• **Instructions for the task**: The entries below are to be written out again without alteration.

Parts and joints as JSON:
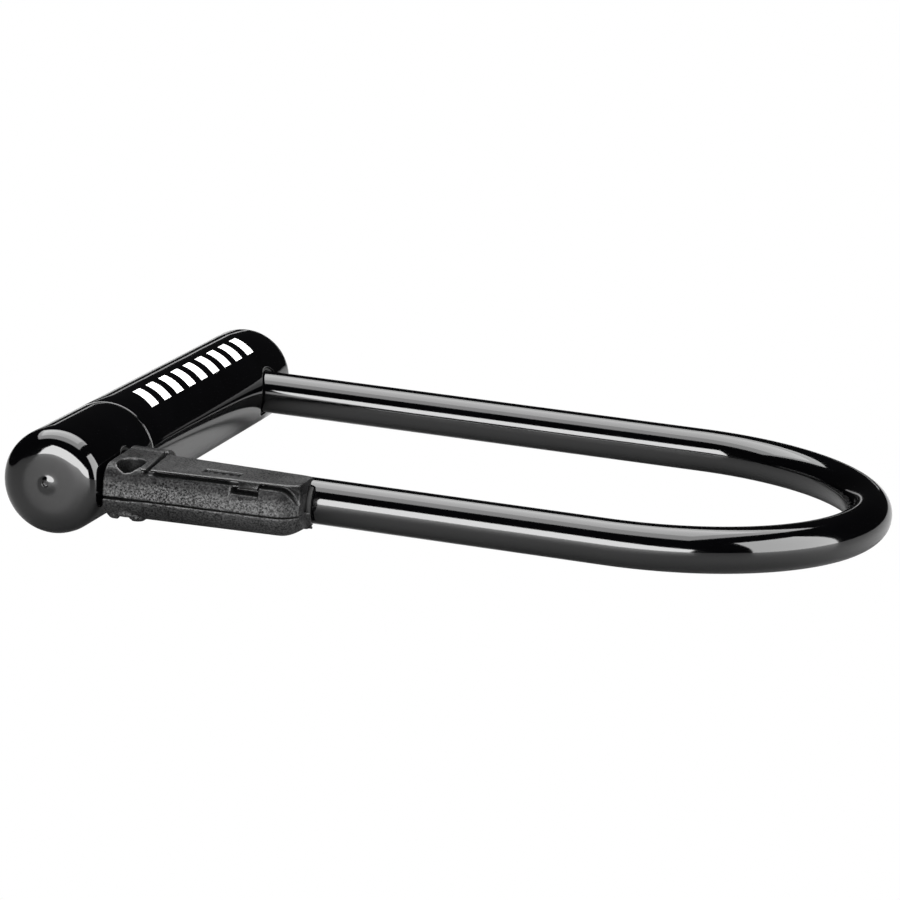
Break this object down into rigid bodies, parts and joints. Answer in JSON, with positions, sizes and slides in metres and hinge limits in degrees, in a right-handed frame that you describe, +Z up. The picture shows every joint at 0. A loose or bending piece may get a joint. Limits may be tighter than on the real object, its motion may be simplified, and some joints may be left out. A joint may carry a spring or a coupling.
{
  "type": "u lock",
  "caption": "Bicycle u lock with a coated bent shackle, a round crossbar holding the key cylinder and sliding bolts, and a carrier adapter clamped on one leg.",
  "frame": {"origin": "middle of the bounding box with the lock lying on its side, shackle fully home", "axes": "+X runs along the shackle legs from the crossbar to the bend, +Y runs along the crossbar from the carrier side to the plain side, +Z is up with the lock lying on its side"},
  "size_m": [0.275, 0.1972, 0.035],
  "materials": {
    "black_vinyl": "gloss vinyl coating",
    "satin_black_plastic": "fine textured moulding",
    "black_rubber": "matte",
    "steel": "machined, plated",
    "dark_steel": "black oxide",
    "brass": "turned",
    "zinc": "die cast"
  },
  "bodies": {
    "crossbar": {"crossbar_tube": "steel", "main_cover": "black_vinyl", "near_end_cover": "black_vinyl", "near_end_plug": "steel", "far_end_plug": "steel", "near_leg_bush": "black_rubber", "far_leg_bush": "black_rubber", "bolt_housing": "zinc", "cylinder_housing": "brass", "housing_pin_lower": "dark_steel", "housing_pin_upper": "dark_steel", "keyway_bezel": "satin_black_plastic"},
    "shackle": {"shackle_bar": "steel", "shackle_coating": "black_vinyl", "carrier_upper_shell": "satin_black_plastic", "carrier_lower_shell": "satin_black_plastic", "carrier_liner": "black_rubber", "carrier_screw_1": "dark_steel", "carrier_screw_2": "dark_steel", "carrier_screw_3": "dark_steel", "carrier_nut_1": "dark_steel", "carrier_nut_2": "dark_steel", "carrier_nut_3": "dark_steel"},
    "lock_cylinder": {"lock_core": "brass", "core_cam": "steel", "locking_disc_1": "brass", "locking_disc_2": "brass", "locking_disc_3": "brass", "locking_disc_4": "brass", "locking_disc_5": "brass", "locking_disc_6": "brass", "sidebar": "steel"},
    "near_bolt": {"near_deadbolt": "steel"},
    "far_bolt": {"far_deadbolt": "steel"},
    "dust_shutter": {"dust_cover": "satin_black_plastic"}
  },
  "joints": [
    {"name": "shackle_slide", "type": "slide", "parent": "crossbar", "child": "shackle", "axis": [1, 0, 0], "range_m": [0, 0.04]},
    {"name": "core_turn", "type": "hinge", "parent": "crossbar", "child": "lock_cylinder", "pos_m": [-0.12, 0, 0], "axis": [-1, 0, 0], "range_deg": [0, 90]},
    {"name": "near_bolt_slide", "type": "slide", "parent": "crossbar", "child": "near_bolt", "axis": [0, -1, 0], "range_m": [0, 0.00454]},
    {"name": "far_bolt_slide", "type": "slide", "parent": "crossbar", "child": "far_bolt", "axis": [0, 1, 0], "range_m": [0, 0.00454]},
    {"name": "dust_cover_turn", "type": "hinge", "parent": "crossbar", "child": "dust_shutter", "pos_m": [-0.12, 0, 0], "axis": [-1, 0, 0], "range_deg": [0, 90]}
  ],
  "couplings": [
    {"joint": "near_bolt_slide", "follows": "core_turn", "m_per_rad": 0.002881},
    {"joint": "far_bolt_slide", "follows": "core_turn", "m_per_rad": 0.002881}
  ]
}
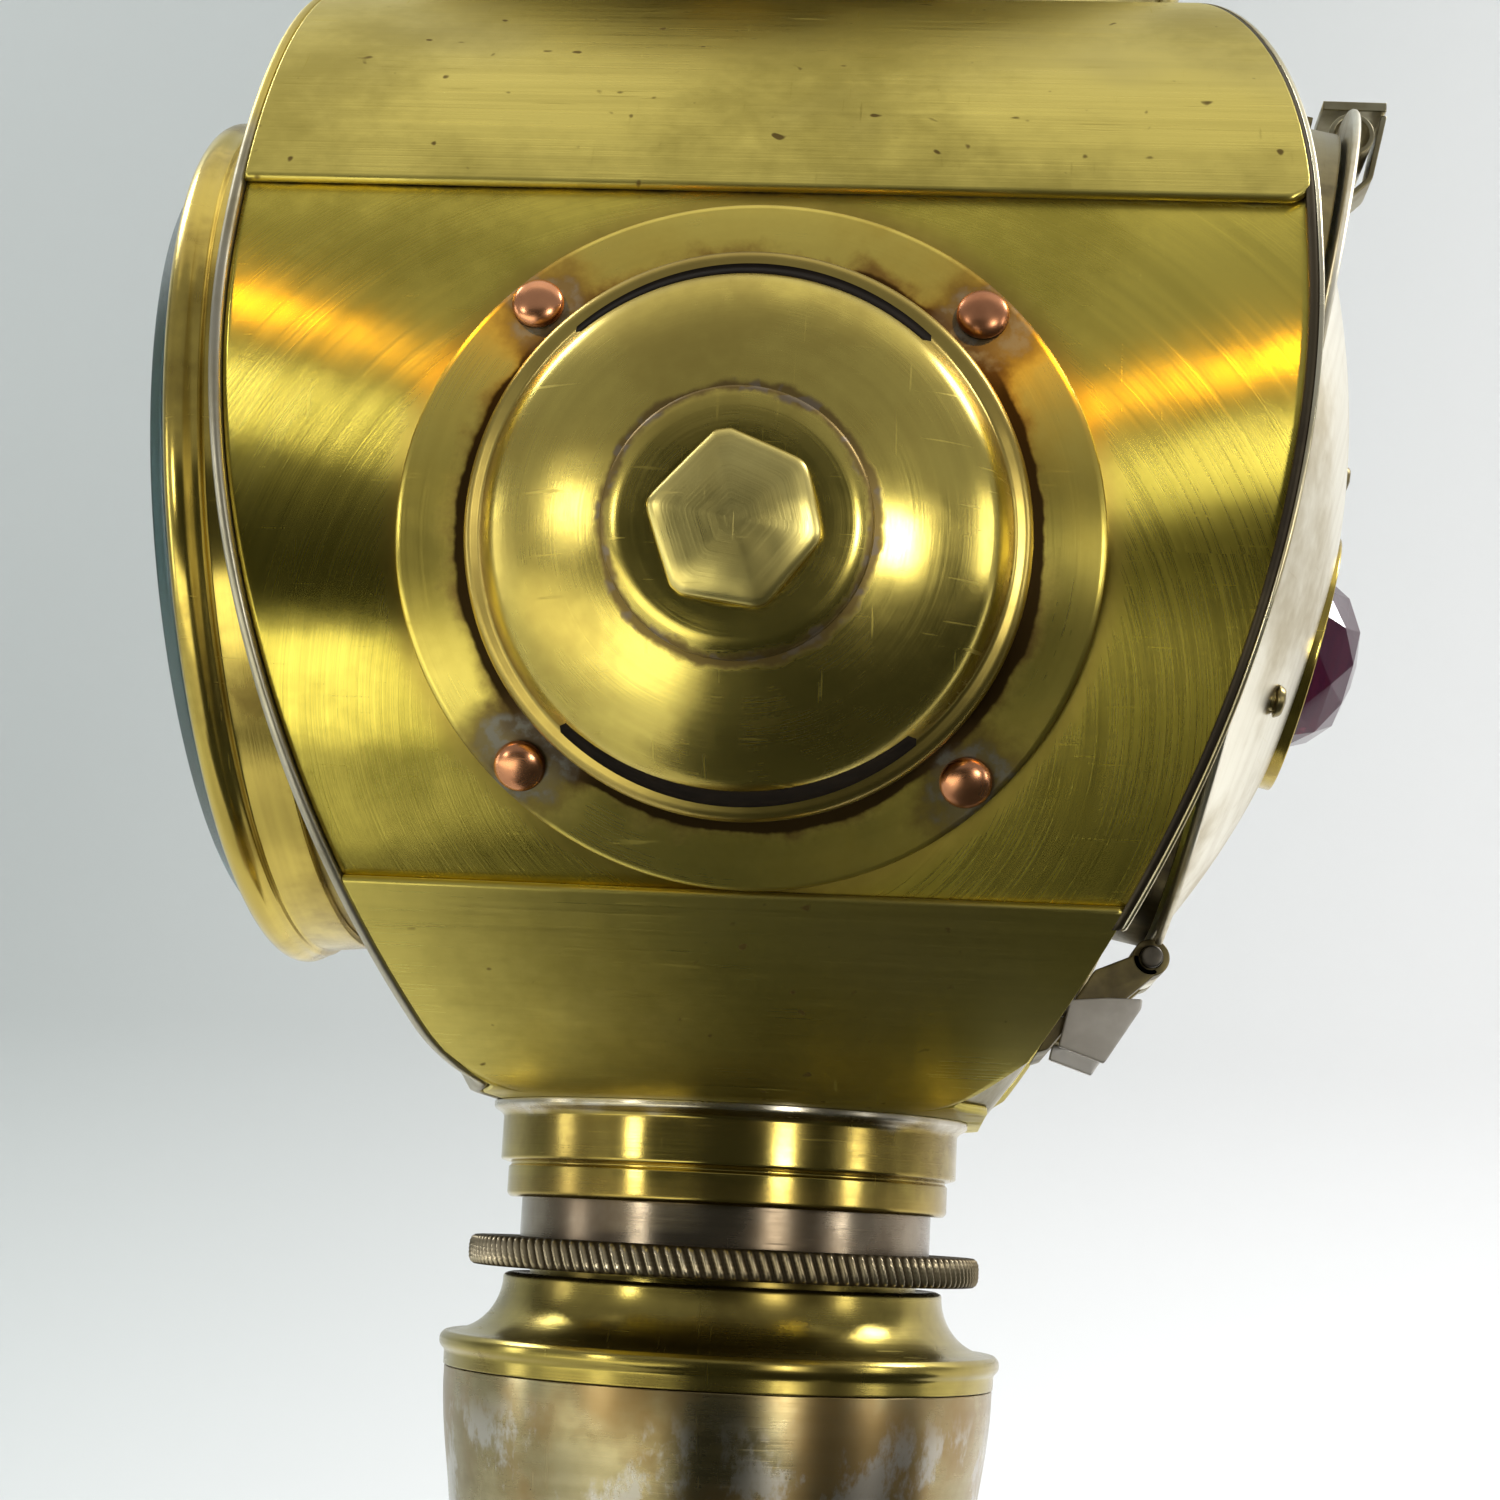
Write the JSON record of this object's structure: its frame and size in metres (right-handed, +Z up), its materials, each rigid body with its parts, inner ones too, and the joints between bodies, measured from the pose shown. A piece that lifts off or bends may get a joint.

• **Correct output**:
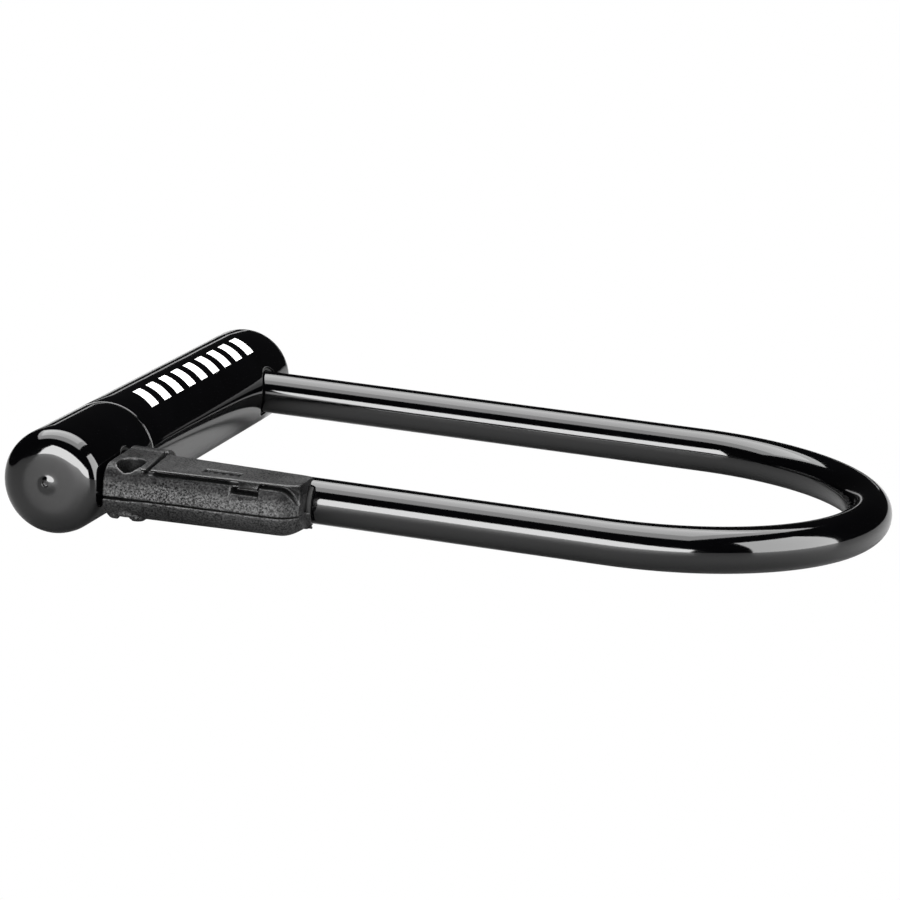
Break this object down into rigid bodies, parts and joints. Answer in JSON, with positions, sizes and slides in metres and hinge limits in degrees, in a right-handed frame that you describe, +Z up. The picture shows every joint at 0. A loose or bending piece may get a joint. Limits may be tighter than on the real object, its motion may be simplified, and some joints may be left out. A joint may carry a spring or a coupling.
{
  "type": "u lock",
  "caption": "Bicycle u lock with a coated bent shackle, a round crossbar holding the key cylinder and sliding bolts, and a carrier adapter clamped on one leg.",
  "frame": {"origin": "middle of the bounding box with the lock lying on its side, shackle fully home", "axes": "+X runs along the shackle legs from the crossbar to the bend, +Y runs along the crossbar from the carrier side to the plain side, +Z is up with the lock lying on its side"},
  "size_m": [0.275, 0.1972, 0.035],
  "materials": {
    "black_vinyl": "gloss vinyl coating",
    "satin_black_plastic": "fine textured moulding",
    "black_rubber": "matte",
    "steel": "machined, plated",
    "dark_steel": "black oxide",
    "brass": "turned",
    "zinc": "die cast"
  },
  "bodies": {
    "crossbar": {"crossbar_tube": "steel", "main_cover": "black_vinyl", "near_end_cover": "black_vinyl", "near_end_plug": "steel", "far_end_plug": "steel", "near_leg_bush": "black_rubber", "far_leg_bush": "black_rubber", "bolt_housing": "zinc", "cylinder_housing": "brass", "housing_pin_lower": "dark_steel", "housing_pin_upper": "dark_steel", "keyway_bezel": "satin_black_plastic"},
    "shackle": {"shackle_bar": "steel", "shackle_coating": "black_vinyl", "carrier_upper_shell": "satin_black_plastic", "carrier_lower_shell": "satin_black_plastic", "carrier_liner": "black_rubber", "carrier_screw_1": "dark_steel", "carrier_screw_2": "dark_steel", "carrier_screw_3": "dark_steel", "carrier_nut_1": "dark_steel", "carrier_nut_2": "dark_steel", "carrier_nut_3": "dark_steel"},
    "lock_cylinder": {"lock_core": "brass", "core_cam": "steel", "locking_disc_1": "brass", "locking_disc_2": "brass", "locking_disc_3": "brass", "locking_disc_4": "brass", "locking_disc_5": "brass", "locking_disc_6": "brass", "sidebar": "steel"},
    "near_bolt": {"near_deadbolt": "steel"},
    "far_bolt": {"far_deadbolt": "steel"},
    "dust_shutter": {"dust_cover": "satin_black_plastic"}
  },
  "joints": [
    {"name": "shackle_slide", "type": "slide", "parent": "crossbar", "child": "shackle", "axis": [1, 0, 0], "range_m": [0, 0.04]},
    {"name": "core_turn", "type": "hinge", "parent": "crossbar", "child": "lock_cylinder", "pos_m": [-0.12, 0, 0], "axis": [-1, 0, 0], "range_deg": [0, 90]},
    {"name": "near_bolt_slide", "type": "slide", "parent": "crossbar", "child": "near_bolt", "axis": [0, -1, 0], "range_m": [0, 0.00454]},
    {"name": "far_bolt_slide", "type": "slide", "parent": "crossbar", "child": "far_bolt", "axis": [0, 1, 0], "range_m": [0, 0.00454]},
    {"name": "dust_cover_turn", "type": "hinge", "parent": "crossbar", "child": "dust_shutter", "pos_m": [-0.12, 0, 0], "axis": [-1, 0, 0], "range_deg": [0, 90]}
  ],
  "couplings": [
    {"joint": "near_bolt_slide", "follows": "core_turn", "m_per_rad": 0.002881},
    {"joint": "far_bolt_slide", "follows": "core_turn", "m_per_rad": 0.002881}
  ]
}
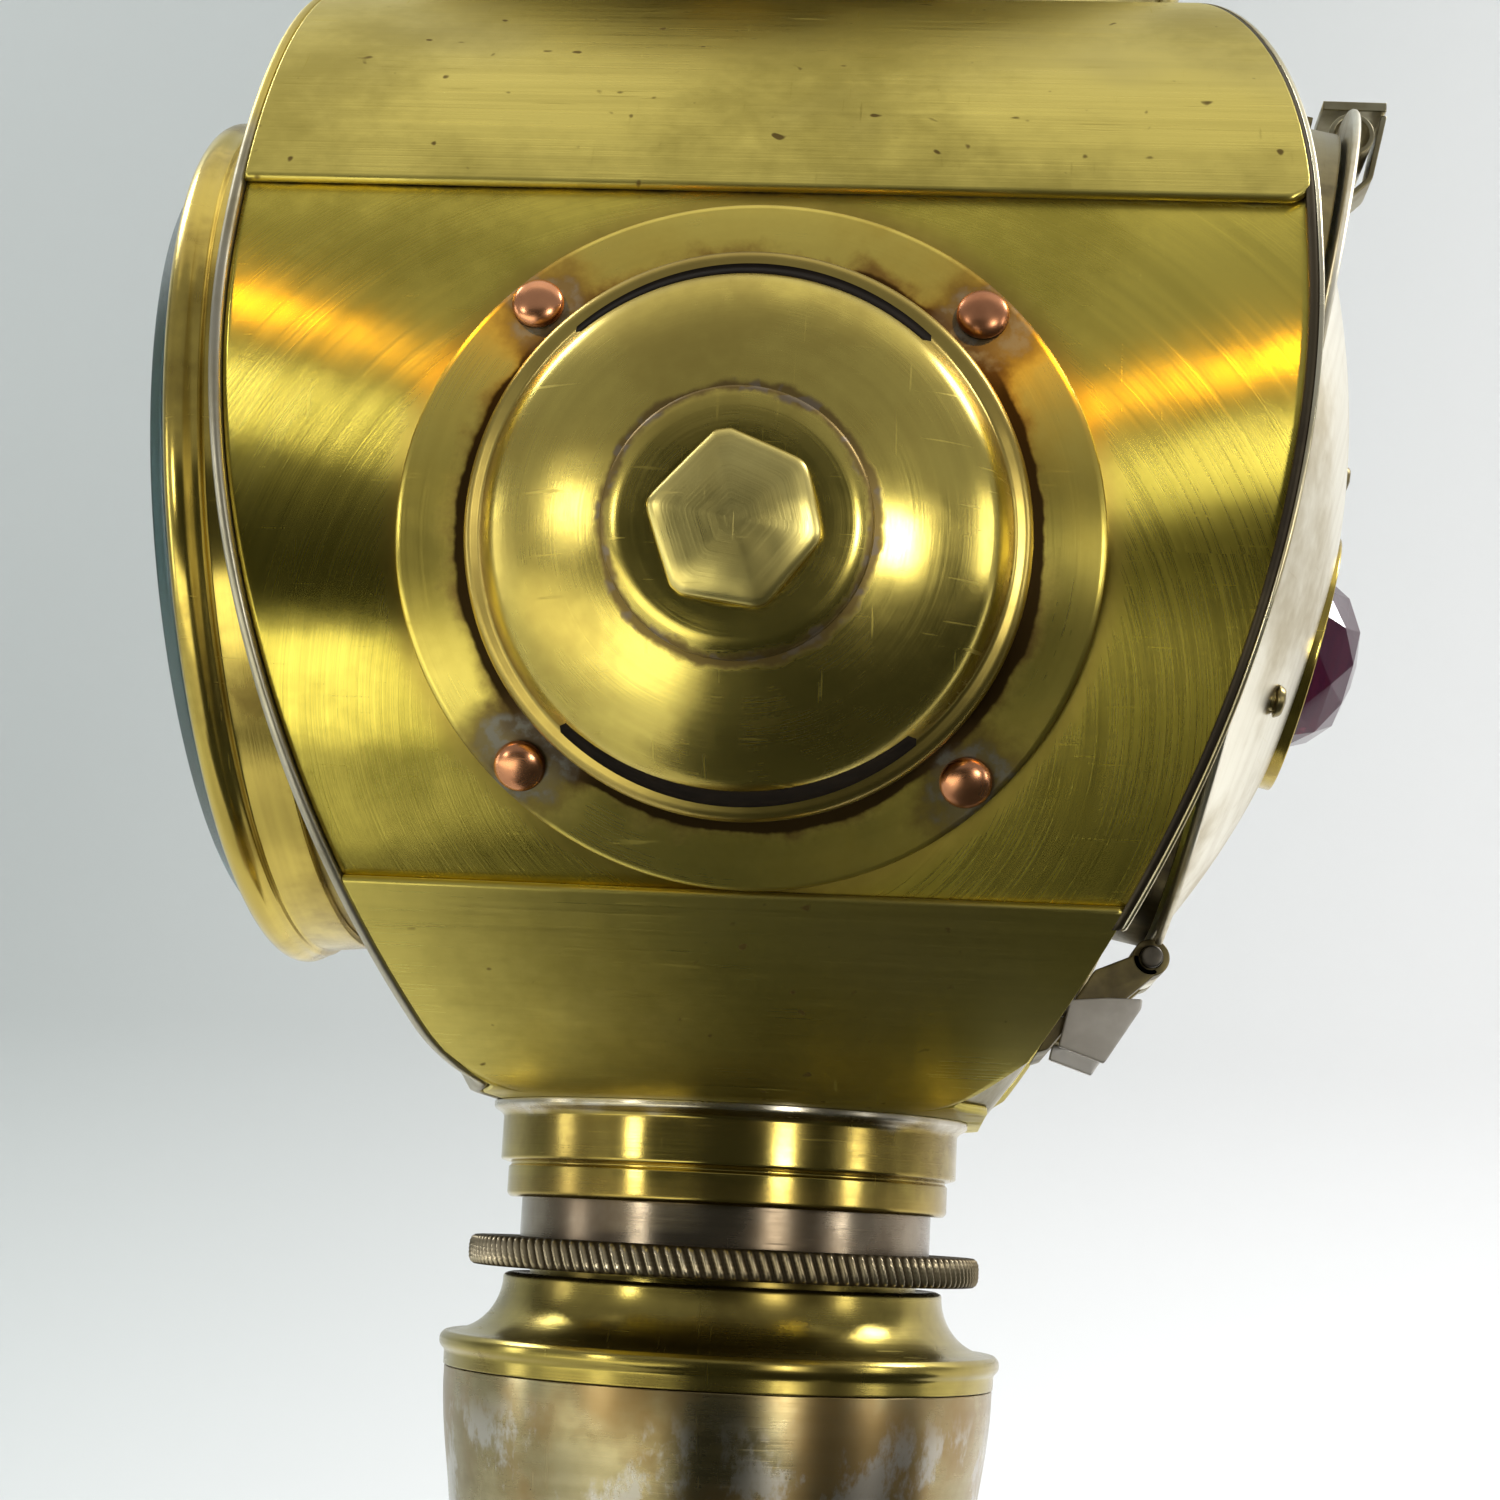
Write the JSON record of this object's structure: its frame and size in metres (right-handed, +Z up), its materials, each rigid body with its parts, inner ones too, and the joints between bodies, measured from the pose shown. A piece that lifts off or bends may get a joint.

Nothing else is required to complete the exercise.